8. Avoiding taking it personally. Poker can expose us to often intense emotional reactions when getting bluffed, outdrawn or sandbagged. Heck, even losing can bring up weird emotional responses, even when playing a local tournament where no real money is on the line. Either way, there’s supposed to be bluffing and other shenanigans going on in poker games, so it’s really not wise to be a sore loser or get all worked up about the game. Whether you win or lose, someone at the table is walking away with all the money, and the rest are all losing. It’s understood in the rules, so players have to find other methods to deal with their emotional reactions to losing and being suckered into believing Jenny has a royal flush.

9. Using math and probability theory in real life. Poker actually forces players who want to play for longer than a few rounds to use math. Players learn how to quickly calculate something called “pot odds,” or how much the player can win versus how much he or she might lose. They also learn to quickly calculate the likelihood of winning and whether the risk is worth the possible payout and make distinctions between 30%, 20%, and 10% probabilities.  Apparently, a dedicated poker player can actually learn the equivalent of a college level statistics course through regular gameplay.

10. Getting an experiential education. Many of us learn best by this kind of participatory process, which some have termed the “school of hard knocks.” Experiencing statistics, psychology, sociology, and the myriad other things one can learn from poker may be a great way to learn. According to Cyril Houle, Professor of Adult Education at the University of Chicago, such learning is an “education that occurs as a direct participation in the events of life.” Because we sit across from our peers and spend the entire game trying to figure them out, we’re directly experiencing all sorts of great learning moments.
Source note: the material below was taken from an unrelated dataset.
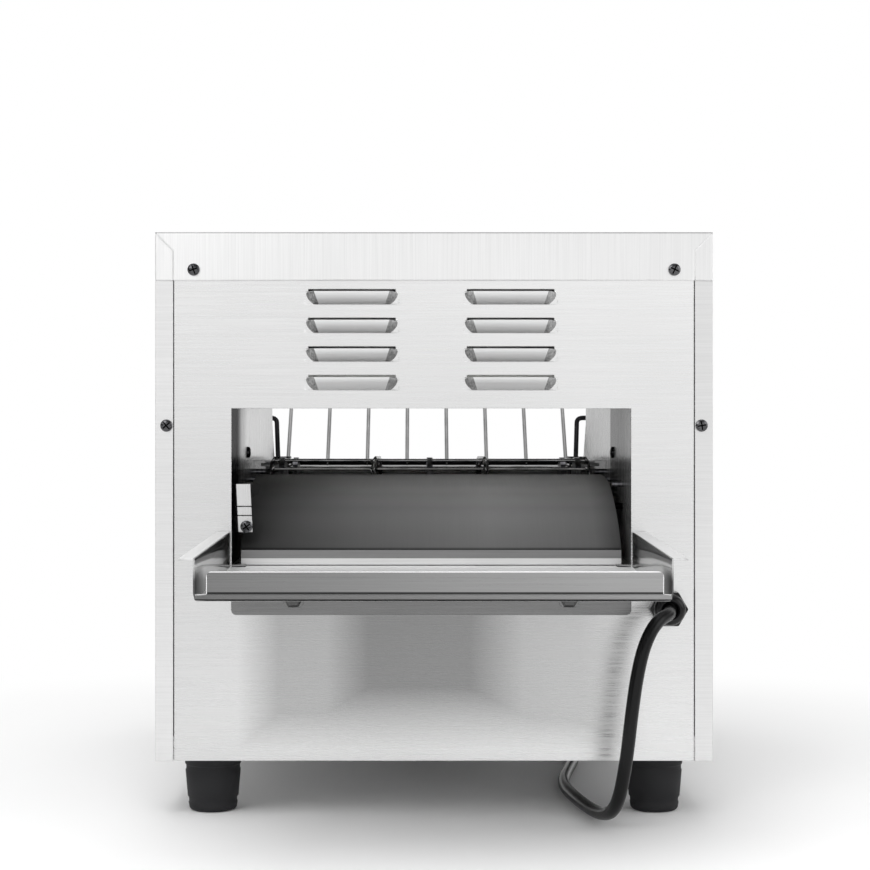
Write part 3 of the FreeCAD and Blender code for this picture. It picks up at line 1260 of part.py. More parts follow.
def cord_path(points, share=0.45):
    """Straight runs joined by tangent arcs; prints each arc's radius."""
    edges = []
    start = points[0]
    for before, here, after in zip(points, points[1:], points[2:]):
        arriving = (here - before).normalize()
        leaving = (after - here).normalize()
        turn = arriving.getAngle(leaving)
        shorter = min((here - before).Length, (after - here).Length)
        trim = share * shorter
        radius = trim / math.tan(turn / 2)
        enter = here - arriving * trim
        leave = here + leaving * trim
        bisector = (leaving - arriving).normalize()
        centre = here + bisector * (radius / math.cos(turn / 2))
        crown = centre - bisector * radius
        print(f"cord turn {math.degrees(turn):5.1f} degrees, radius {radius:6.1f} mm")
        edges.append(Part.LineSegment(start, enter).toShape())
        edges.append(Part.Arc(enter, crown, leave).toShape())
        start = leave
    edges.append(Part.LineSegment(start, points[-1]).toShape())
    return Part.Wire(edges)


def cord():
    """Power cord: a tube to where it is coiled, the coil as one ring, and the plug."""
    radius = number("cord_radius")
    rear = number("rear_y")
    points = [Vector(x, rear + y, z) for x, y, z in CORD_ROUTE]
    path = cord_path(points)
    start = Part.Wire(Part.Circle(points[0], points[1] - points[0], radius).toShape())
    tube = path.makePipeShell([start], True, False)
    wanted = math.pi * radius ** 2 * path.Length
    print(f"cord {path.Length:.0f} mm, volume {tube.Volume / wanted:.4f} of section times length")
    print(f"rear face at {rear:.4f} mm")
    feature = doc.addObject("Part::Feature", "PowerCord")
    feature.Shape = tube
    feature.Placement = Placement()
    piece("power_cord", feature)
    middle = Vector(number("coil_x"), rear + number("coil_depth"), 0)
    spread = COIL_TURNS_BESIDE * radius
    height = 2 * radius * COIL_LAYERS
    inside, outside = number("coil_radius") - spread, number("coil_radius") + spread
    ring = Part.makeCylinder(outside, height, middle)
    ring = ring.cut(Part.makeCylinder(inside, height, middle))
    coil = doc.addObject("Part::Feature", "CordCoil")
    coil.Shape = ring
    coil.Placement = Placement()
    piece("cord_coil", coil)
    plug()


def plug():
    """A plain two-pin plug beside the coil, with a strain relief that reaches it."""
    along, half_pitch = "coil_depth + coil_radius", "plug_pin_pitch / 2"
    middle = "plug_height / 2"
    end = "plug_x - plug_length"
    grip = block("PlugGrip", (end, "plug_x"),
                 (f"{along} - plug_width / 2", f"{along} + plug_width / 2"), ("0", "plug_height"))
    doc.recompute([grip])
    rounded = doc.addObject("Part::Fillet", "PlugRounded")
    rounded.Base = grip
    edge = number("plug_round")
    rounded.Edges = [(index + 1, edge, edge) for index in range(len(grip.Shape.Edges))]
    pins = [rod("PlugPin", "x", "plug_pin_radius", (f"{end} - plug_pin_length", f"{end} + skin"),
                (f"{along} + {side} * {half_pitch}", middle)) for side in (-1, 1)]
    relief = doc.addObject("Part::Cone", "PlugRelief")
    relief.Placement = Placement(Vector(), TURNS["x"])
    tie(relief, "Radius1", "relief_radius")
    tie(relief, "Radius2", "cord_radius + skin")
    tie(relief, "Height", "relief_length + skin")
    tie(relief, "Placement.Base.x", "plug_x - skin")
    tie(relief, "Placement.Base.y", depth(along))
    tie(relief, "Placement.Base.z", middle)
    piece("power_plug", fuse("PowerPlug", rounded, relief, *pins))


def foot_places():
    return [(f"{side} * foot_side", y) for side in (-1, 1)
            for y in ("foot_inset", "body_depth - foot_inset")]


def feet():
    """Four rubber feet, each on a screw with a nut inside the base pan."""
    soles, screws = [], []
    for x, y in foot_places():
        cone = doc.addObject("Part::Cone", "FootCone")
        tie(cone, "Radius1", "foot_sole")
        tie(cone, "Radius2", "foot_radius")
        tie(cone, "Height", "foot_height")
        tie(cone, "Placement.Base.x", x)
        tie(cone, "Placement.Base.y", depth(y))
        well = rod("FootWell", "z", "foot_screw + fit_gap",
                   ("foot_height / 2", "foot_height + skin"), (x, y))
        soles.append(cut("RubberFoot", cone, well))
        shank = rod("FootShank", "z", "foot_screw",
                    ("foot_height / 2 + skin", "base_top + 7 * skin"), (x, y))
        nut = body_at("FootNut", x=x, y=y)
        pad(nut, "XY", "base_top", "base_top + 4 * skin", hexagon("0", "0", "10"))
        screws.append(fuse("FootScrew", shank, nut))
    piece("rubber_feet", group("RubberFeet", *soles))
    piece("foot_screws", group("FootScrews", *screws))


def rear_screw_places():
    return [(f"{side} * cover_screw_x", "cover_screw_height") for side in (-1, 1)] + \
           [(f"{side} * side_screw_x", "side_screw_height") for side in (-1, 1)]


def screw(axis, outward, face, at):
    """A pan-head screw whose head rests on a face; outward is the way its head points."""
    head = sorted((0, outward), key=float)
    head_ends = [f"({face}) + {end} * screw_head_height" for end in head]
    shank = sorted((0, -outward), key=float)
    shank_ends = [f"({face}) + {end} * screw_length" for end in shank]
    return fuse("PanelScrew", rod("ScrewHead", axis, "screw_head", head_ends, at),
                rod("ScrewShank", axis, "screw_radius", shank_ends, at))


def screws():
    """Identical pan-head screws of the cover, the side panels and the inner walls."""
    heads = [screw("y", -1, "0", at) for at in rear_screw_places()]
    heads += [screw("y", 1, "upper_depth", (f"{side} * cover_screw_x", "cover_screw_height"))
              for side in (-1, 1)]
    wall_at = ("wall_screw_depth", "wall_screw_height")
    heads += [screw("x", -side, f"tunnel_x + {side} * half_tunnel", wall_at) for side in (-1, 1)]
    piece("panel_screws", group("PanelScrews", *heads))


def terminals():
    """Terminal block on the base pan, behind the gland."""
    half = "terminal_width / 2"
    base = block("TerminalBase", (f"terminal_x - {half}", f"terminal_x + {half}"),
                 ("terminal_start", "terminal_start + terminal_length"),
                 ("base_top", "base_top + terminal_height"))
    wells = [rod("TerminalWell", "z", "terminal_well",
                 ("base_top + terminal_floor", "base_top + terminal_height + skin"),
                 (f"terminal_x + {place} * terminal_pitch",
                  "terminal_start + terminal_length / 2")) for place in (-1, 0, 1)]
    piece("terminal_block", cut("TerminalBlock", base, *wells))


casing()
chamber()
conveyor()
chain_drive()
toast_exit()
crumb_tray()
loading_rack()
console()
fan()
cable_entry()
cord()
feet()
screws()
terminals()
doc.recompute()

for thing in doc.Objects:
    if {"Invalid", "Error"} & set(thing.State):
        raise RuntimeError(f"{thing.Name} ({thing.Label}) is {thing.State}")
os.makedirs("parts", exist_ok=True)
for thing in pieces:
    shape = thing.Shape
    if shape.isNull() or not shape.isValid() or shape.Volume <= 0:
        raise RuntimeError(f"{thing.Label} has no valid solid")
    shape.exportStep(f"parts/{thing.Label}.step")
    print(f"{thing.Label}: {len(shape.Solids)} solids, {shape.Volume / 1000:.1f} cm3")
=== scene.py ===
# %% [markdown]
# # Conveyor toaster, dressed
# A countertop toaster that carries bread on a wire belt past glowing quartz tubes and drops the
# toast on a tray at the rear. The sheet metal, shafts and rods come in as finished solids. This
# notebook gives them their metals and plastics, and rebuilds the pieces whose charm lies in small
# curves: the pressed louvres, the bent wire, the folded tray, the screws, the feet and the cord.

# %% Load the solids
import json
import math

import bmesh
import bpy
from mathutils import Matrix, Vector

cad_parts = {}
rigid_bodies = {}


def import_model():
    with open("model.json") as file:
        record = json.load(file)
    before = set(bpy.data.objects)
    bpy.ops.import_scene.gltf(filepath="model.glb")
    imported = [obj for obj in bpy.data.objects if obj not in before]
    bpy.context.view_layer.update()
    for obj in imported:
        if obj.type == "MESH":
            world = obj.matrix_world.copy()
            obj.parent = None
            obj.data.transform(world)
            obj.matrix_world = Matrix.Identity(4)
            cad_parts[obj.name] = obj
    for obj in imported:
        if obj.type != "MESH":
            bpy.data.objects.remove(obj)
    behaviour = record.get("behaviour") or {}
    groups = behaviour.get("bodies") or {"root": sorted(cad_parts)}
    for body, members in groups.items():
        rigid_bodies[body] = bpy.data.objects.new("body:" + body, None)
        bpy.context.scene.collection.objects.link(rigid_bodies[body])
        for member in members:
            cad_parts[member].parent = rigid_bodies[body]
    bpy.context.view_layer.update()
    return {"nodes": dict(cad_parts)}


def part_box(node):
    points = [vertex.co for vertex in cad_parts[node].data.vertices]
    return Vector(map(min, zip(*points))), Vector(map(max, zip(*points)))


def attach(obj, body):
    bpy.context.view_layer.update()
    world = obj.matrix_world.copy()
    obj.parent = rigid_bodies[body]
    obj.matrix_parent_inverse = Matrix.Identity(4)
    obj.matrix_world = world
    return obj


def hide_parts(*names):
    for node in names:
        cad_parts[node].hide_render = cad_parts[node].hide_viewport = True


for leftover in list(bpy.data.objects):
    bpy.data.objects.remove(leftover)
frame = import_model()

# %% [markdown]
# Everything below is measured in millimetres, as on a workshop drawing, and turned to metres
# once. A place is given as across, depth and height, where depth is counted from the outer face
# of the rear sheet towards the front, so that it reads like the drawing of the toaster.

# %% Units and places
MM = 0.001
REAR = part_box("left_side_panel")[0].y / MM
TUNNEL = -1.8  # middle of the tunnel, across


def spot(across, depth, height):
    """A point of the drawing, in metres."""
    return Vector((across, REAR + depth, height)) * MM


print("rear sheet at", round(REAR, 2), "mm")

# %% [markdown]
# The camera stands behind the toaster at the height of its tunnel and looks level, so that the
# upright edges stay upright. A long lens from 1.15 m keeps the tunnel's walls steep. The small
# shift slides the picture on the sensor, as a view camera does, without tilting it.

# %% Camera
camera = bpy.data.objects.new("Camera", bpy.data.cameras.new("Camera"))
camera.location = spot(-8.6, -1150, 240)
camera.rotation_euler = (math.radians(90), 0, 0)
camera.data.lens = 72.1
camera.data.shift_x = 0.0161
camera.data.shift_y = 0.023
bpy.context.scene.collection.objects.link(camera)
bpy.context.scene.camera = camera
bpy.context.scene.view_settings.view_transform = "Standard"
print("camera at", [round(part, 3) for part in camera.location])

# %% [markdown]
# Finishes are built from shader nodes. One small function adds a node, sets its own settings and
# its sockets, links what comes from other nodes and places the colours of a ramp, so that each
# finish below reads like a recipe. Colours are written as they look on a screen and turned to
# linear light here.

# %% Helpers for finishes


def colour(code):
    """Linear colour of an sRGB hex value."""
    parts = [int(code[place:place + 2], 16) / 255 for place in (1, 3, 5)]
    linear = [part / 12.92 if part <= 0.04045 else ((part + 0.055) / 1.055) ** 2.4
              for part in parts]
    return (*linear, 1.0)


def node(tree, kind, sockets=None, stops=(), **settings):
    """Add a node with its settings, its sockets filled or linked, and a ramp's colour stops."""
    made = tree.nodes.new(kind)
    for name, value in settings.items():
        setattr(made, name, value)
    for name, value in (sockets or {}).items():
        if isinstance(value, bpy.types.NodeSocket):
            tree.links.new(value, made.inputs[name])
        else:
            made.inputs[name].default_value = value
    for place, _ in stops[2:]:
        made.color_ramp.elements.new(place)
    for element, (place, code) in zip(made.color_ramp.elements if stops else (), stops):
        element.position = place
        element.color = colour(code)
    return made


def finish(name, base, metallic=0.0, roughness=0.5, **more):
    """A material with its surface shader; base is a hex colour."""
    material = bpy.data.materials.new(name)
    material.use_nodes = True
    tree = material.node_tree
    tree.nodes.clear()
    shader = node(tree, "ShaderNodeBsdfPrincipled",
                  {"Base Color": colour(base), "Metallic": metallic, "Roughness": roughness})
    for socket, value in more.items():
        shader.inputs[socket.replace("_", " ")].default_value = value
    node(tree, "ShaderNodeOutputMaterial", {"Surface": shader.outputs[0]})
    return material, tree, shader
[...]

Poker teaches some truly invaluable lessons, and gambling with real money doesn’t actually need to be involved in the experience. Its a game that can be taught and understood fairly easily while still challenging enough to satisfy even the stuffiest intellectual. The beneficial effects of learning poker far outweigh the negative–some players even suggest teaching it to kids for the reasons listed above among many more. Personally, I concur. I wish that my math teachers in middle and high school classes could have broken out a pack of cards to demonstrate math concepts in action. That lesson would have been a lesson worth some serious attention.